Josefa de Ayala Camacho Figueira Cabrera Romero (1630-1684)
Josefa d’Óbidos borns in Seville in 1630. Her life takes place between the village of Óbidos, where her parents settled around 1634 and the city of Coimbra, where she entered the Santa Ana Convent for two years. She lives between nearby towns, like Caldas da Rainha, Alcobaça, Nazaré and Buçaco… Always in a regional universe, quiet and modest, deeply devoted, with its churches, confraternities, brotherhoods and convents, far from the great centers and the European artistic movements.
It is in her father's workshop, the renowned painter Baltazar Gomes da Figueira (Óbidos, 1604 - Óbidos 1674), formed aesthetically in Seville and in contact with artists such as Francisco Zurbarán, Francisco Herrera or Juan del Castillo, that Josefa learns the art of painting and with her father she works for years.
Despite this isolation, and the fact, in itself exceptional in this context - being a woman painter and one of the few in Portugal at the time, the way she expresses herself artistically is peculiar. In her work, Josefa manages to integrate, feel and interpret with a very specific plastic language the Baroque spirit and aesthetics. As stated by Vítor Serrão, “Josefa's style was affirmed early in terms of absolute individualization, to the point that her works, even if not signed or documented, were easily recognizable.”
There is a mystical dimension in Josefa de Ayala's painting, an innocent and deeply human feeling, a sensorial and tactile presence of objects, which are articulated in an easily identifiable iconographic and aesthetic code, but fully Baroque.
Josefa graduated from her father's workshop and, consequently, both worked on a common repertoire for certain themes, such as still lifes. The models of baskets of cherries, dishes with cheese and flowers, bowls with cakes and biscuits, baskets with bread and Easter cakes, were replicated in different compositions, in a production of an official nature. Josefa manages to create an environment of affection and tranquillity that makes her painting unmistakable.
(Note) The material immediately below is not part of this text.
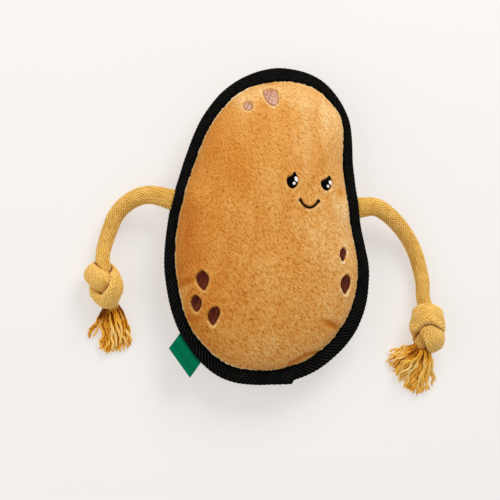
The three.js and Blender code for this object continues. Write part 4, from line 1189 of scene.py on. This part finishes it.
def tape_mesh(name, shares, closed=False, lift=0.0, out=0.0, slant=0.0, inner_edge=0.0):
    """Rows from the front edge over the fold to the back edge, then back along the inside.

    A lap lies higher by its lift, stands out past the seam, and is cut at a slant."""
    columns = len(shares)
    tape = seam_at(shares)[:, 2] + inner_edge
    top = TAPE_TOP + hump(shares) + lift
    start = TAPE_FOLD - out
    flat = [(tape + (start - tape) * f, top) for f in np.linspace(0, 1, 29)[:-1]]
    turn = [(start - TAPE_FOLD * math.sin(a), top - TAPE_FOLD * (1 - math.cos(a)))
            for a in np.linspace(0, math.pi / 2, 6)]
    under = top - WEBBING_THICKNESS
    r = TAPE_FOLD - WEBBING_THICKNESS
    inner = [(tape + (start - tape) * f, under) for f in np.linspace(0, 1, 4)]
    inner += [(start - r * math.sin(a), under - r * (1 - math.cos(a))) for a in (math.pi / 4, math.pi / 2)]

    def laid(half, other):
        whole = half + [(inset, -height) for inset, height in other[::-1]]
        insets, heights = (np.array([np.broadcast_to(row[k], columns) for row in whole]) for k in range(2))
        places = shares + slant * np.interp(insets, [-2.6, 0.6, 12.5], [-2.5, 0.3, 5]) / SEAM_LENGTH
        return places, seam_point(places, insets, heights)

    places, outside = laid(flat + turn, flat[::3] + turn)
    inside = laid(inner, inner)[1][::-1]
    steps = np.linalg.norm(np.diff(outside, axis=0), axis=2)
    across = np.concatenate([np.zeros((1, columns)), np.cumsum(steps, 0)])
    from_edge = np.minimum(across, across[-1:] - across)
    slope = 1.35 + 0.3 * np.clip(outside[..., 1] / 80, -1, 1)
    ribs = places * RIBS - from_edge * slope * RIBS / SEAM_LENGTH
    ridge = np.abs(np.cos(math.pi * ribs))
    selvedge = np.exp(-((from_edge - 0.7) / 0.6) ** 2)
    phase = places * 2 * math.pi
    round_seam = np.stack([np.cos(phase) * 110, np.sin(phase) * 110, across], -1)
    wave = noise(round_seam, 13, 71) * 0.2
    height = RIB_DEPTH * (ridge - 1) * (1 - selvedge) - 0.12 * selvedge + wave
    dr = np.gradient(outside, axis=0)
    dc = np.roll(outside, -1, 1) - np.roll(outside, 1, 1) if closed else np.gradient(outside, axis=1)
    normal = unit(np.cross(dr, dc))
    if (normal * (outside - seam_point(places, 4.0, 0.0))).sum() < 0:
        normal = -normal
    outside = outside + normal * height[..., None]
    tone = 0.5 - 0.3 * selvedge + 0.25 * noise(round_seam, 3, 72)
    tone = np.concatenate([tone, np.full(inside.shape[:2], 0.2)])
    faces = folded_faces(len(outside), len(inside), columns, closed)
    made = make(name, (np.concatenate([outside, inside]), faces, tone), webbing)
    paint(made.data, np.concatenate([ribs, np.full(inside.shape[:2], 0.5)]), "rib")
    return made


TAPE_COLUMNS, LAP_COLUMNS, LAP_END, LAP_LENGTH = 1500, 80, 0.762, 22.0
tape = tape_mesh("edge_tape", LAP_END + np.arange(TAPE_COLUMNS) / TAPE_COLUMNS, closed=True)

ROOT_HALF_WIDTH, ROOT_HALF_THICKNESS, SLOT_CLEARANCE, SLOT_SIDES = 8.6, 3.35, 0.5, 40


def slot_cutter(share):
    """A loft of the rope's flat end, to cut the slot where it leaves the tape."""
    t = np.linspace(0, 2 * math.pi, SLOT_SIDES, endpoint=False)
    wide = np.cos(t) * (ROOT_HALF_WIDTH + SLOT_CLEARANCE)
    thick = np.sin(t) * (ROOT_HALF_THICKNESS + SLOT_CLEARANCE)
    ring = np.append(seam_along(np.array(share)), 0) * wide[:, None] + [0, 0, 1] * thick[:, None]
    points = seam_point(share, [9, 0, -6.0], 0.0)[:, None] + ring
    return make("slot_cutter", (points, tube_faces(3, SLOT_SIDES), 0.0), webbing)


for share in root_shares:
    cutter = slot_cutter(share)
    remade(tape, "BOOLEAN", operation="DIFFERENCE", object=cutter, solver="EXACT")
    bpy.data.objects.remove(cutter)
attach(tape, "body")
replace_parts(tape, "edge_binding")

lap_shares = np.linspace(LAP_END - LAP_LENGTH / SEAM_LENGTH, LAP_END, LAP_COLUMNS)
grow = np.linspace(0, 1, LAP_COLUMNS)
lap_rise = 1.5 * smooth(grow * 1.6)
lap = tape_mesh("edge_tape_lap", lap_shares, lift=lap_rise - 0.2, out=2.6 * grow**1.5 - 0.1, slant=grow,
                inner_edge=0.3 * grow)
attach(lap, "body")

# Stitches along the tape's two edges
STITCH_SPACING, STITCH_HALF_LENGTH, STITCH_INSET = 3.3, 1.25, 1.9
stitch_count = round(SEAM_LENGTH / STITCH_SPACING)
for side, name in SIDES.items():
    centres = (np.arange(stitch_count) + 0.5) / stitch_count
    t = np.linspace(-1, 1, 7)
    shares = centres[:, None] + t[None] * STITCH_HALF_LENGTH / SEAM_LENGTH
    inset = seam_at(shares)[..., 2] - STITCH_INSET
    height = TAPE_TOP + hump(shares) + 0.12 * (1 - t**4)[None] - 0.25 * (t**6)[None]
    on_lap = (shares > lap_shares[0]) & (shares < lap_shares[-1])
    height = height + np.where(on_lap, np.interp(shares, lap_shares, lap_rise), 0)
    stitches = tubes(seam_point(shares, inset, side * height), FINE_THREAD_RADIUS, 5)
    make(f"{name}_tape_stitches", (*stitches, 0.7), black_thread, "body")

# Label: a folded woven tab, bare

LABEL_Y, LABEL_HALF, LABEL_REACH, LABEL_SKEW = -97.5, 14.25, 13.2, 0.38 * 12.5
LABEL_COLUMNS, LABEL_ROWS, LABEL_HALF_THICKNESS, LABEL_FOLD = 60, 22, 0.5, 0.96
LABEL_THREADS = 12.5 / 0.62
label_share = share_at(-1, LABEL_Y)
label_out = np.append(seam_out(np.array(label_share)), 0)
label_along = np.append(seam_along(np.array(label_share)), 0)
middle = seam_point(label_share, 0.0, 0.0)
c = np.linspace(-1, 1, LABEL_COLUMNS)
v = np.linspace(0, 1, LABEL_ROWS)[:, None]
inner_edge = seam_point(label_share + c * (LABEL_HALF / SEAM_LENGTH), 0.4, 0.0)
outer_edge = middle + label_out * LABEL_REACH + label_along * (c[:, None] * LABEL_HALF + LABEL_SKEW)
top = inner_edge + (outer_edge - inner_edge) * v[..., None]
curl = 0.5 * np.sin(v * 2.6) + 0.25 * noise(np.stack(np.broadcast_arrays(c * 14, v * 12), -1), 7, 51)
thread_at = np.abs(np.cos(math.pi * v * LABEL_THREADS))
rounded = np.sqrt(np.clip(1 - ((v - LABEL_FOLD) / (1 - LABEL_FOLD)) ** 2 * (v > LABEL_FOLD), 0, 1))
half_thickness = LABEL_HALF_THICKNESS * rounded + 0.07 * thread_at
upper, lower = top.copy(), top.copy()
upper[..., 2] += curl + half_thickness
lower[..., 2] += curl - half_thickness
# painted shade near the tape, where the tab goes in under it
tone = np.broadcast_to((0.35 + 0.35 * thread_at) * smooth(0.35 + v * 2.2), curl.shape)
points = np.concatenate([upper, lower[::-1]])
faces = folded_faces(LABEL_ROWS, LABEL_ROWS, LABEL_COLUMNS)
label = make("side_tab", (points, faces, [*tone, *tone[::-1]]), label_weave)
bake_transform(label)
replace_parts(label, "side_label")

# Inside: lining, filling

LINING_GRID, FILLING_VOXEL = 72, 0.0028
for side, name in SIDES.items():
    crown = CROWNS[side] - PLUSH_THICKNESS - LAYER_GAP
    rim_inset = SEAM_GAP + PLUSH_THICKNESS + LAYER_GAP
    outer = panel_points(side, LINING_GRID, rim_inset, LINING_TOP, crown)[0]
    inner = panel_points(side, LINING_GRID, rim_inset + LINING_THICKNESS, LINING_BOTTOM,
                         crown - LINING_THICKNESS)[0]
    tone = 0.6 + 0.1 * noise(outer[..., :2], 9, 61)
    lining = make(f"{name}_lining_cloth", layered(outer, inner, tone, tone), lining_weave, "body")
    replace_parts(lining, f"{name}_lining")

    wad = bpy.data.objects.new(f"{name}_filling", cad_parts[f"{name}_stuffing"].data.copy())
    bpy.context.scene.collection.objects.link(wad)
    mesh = remade(wad, "REMESH", mode="VOXEL", voxel_size=FILLING_VOXEL, use_smooth_shade=True)
    place, facing_out = np.zeros((2, len(mesh.vertices) * 3), np.float32)
    mesh.vertices.foreach_get("co", place)
    mesh.vertices.foreach_get("normal", facing_out)
    place, facing_out = place.reshape(-1, 3), facing_out.reshape(-1, 3)
    tufts = noise(place / MM, 7, 81) * 0.6 + noise(place / MM, 3.5, 82) * 0.4
    place = place + facing_out * ((tufts - 1)[:, None] * 0.55 * MM)
    mesh.vertices.foreach_set("co", place.astype(np.float32).ravel())
    # painted shade: darker where the tufts sink in
    paint(mesh, 0.6 + 0.25 * tufts)
    mesh.materials.clear()
    mesh.materials.append(filling)
    mesh.update()
    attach(wad, "body")
    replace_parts(wad, f"{name}_stuffing")

# Floor and light

floor_material = shader("backdrop", 0.9, specular=0.0)
colour(floor_material, texture(floor_material, 3.0, 2, 0.55), [(0.3, "#A9A7A5"), (0.7, "#ABA9A7")])
principled(floor_material)["Emission Color"].default_value = srgb("#F3F0ED")
principled(floor_material)["Emission Strength"].default_value = 0.57
bpy.ops.mesh.primitive_plane_add(size=12, location=(0, 0, 0))
ground = bpy.context.object
ground.name = "floor"
ground.data.materials.append(floor_material)

world = bpy.data.worlds.new("studio")
bpy.context.scene.world = world
world.use_nodes = True
background = world.node_tree.nodes["Background"].inputs
background["Color"].default_value = (1.0, 0.985, 0.965, 1)
background["Strength"].default_value = 0.5


def light(name, place, target, size, power, tint=(1, 1, 1)):
    data = bpy.data.lights.new(name, "AREA")
    data.shape, data.size, data.energy, data.color = "SQUARE", size, power, tint
    lamp = bpy.data.objects.new(name, data)
    lamp.location = place
    lamp.rotation_mode = "QUATERNION"
    lamp.rotation_quaternion = (Vector(target) - Vector(place)).to_track_quat("-Z", "Y")
    bpy.context.scene.collection.objects.link(lamp)


light("key", (0.45, 1.1, 1.0), (0, 0, 0.02), 0.9, 16.6, (1.0, 0.985, 0.96))
light("fill", (-1.1, -0.1, 0.8), (0, 0, 0.02), 1.2, 5.2)
bpy.context.scene.view_settings.view_transform = "Standard"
Josefa d’Óbidos was considered the prototype of the national 17th century culture, and her work was highly valued in the patronage context of the time and disputed by the aristocratic collections. She lived most of her life in Óbidos, a village that fulfilled the requirements of the village court, for its active and open nobility, defender of the cause of Bragança against the Spanish domain, for the lay brotherhoods and the municipal senate, for literary gatherings and residences with works of art, in addition to the importance of its historical heritage.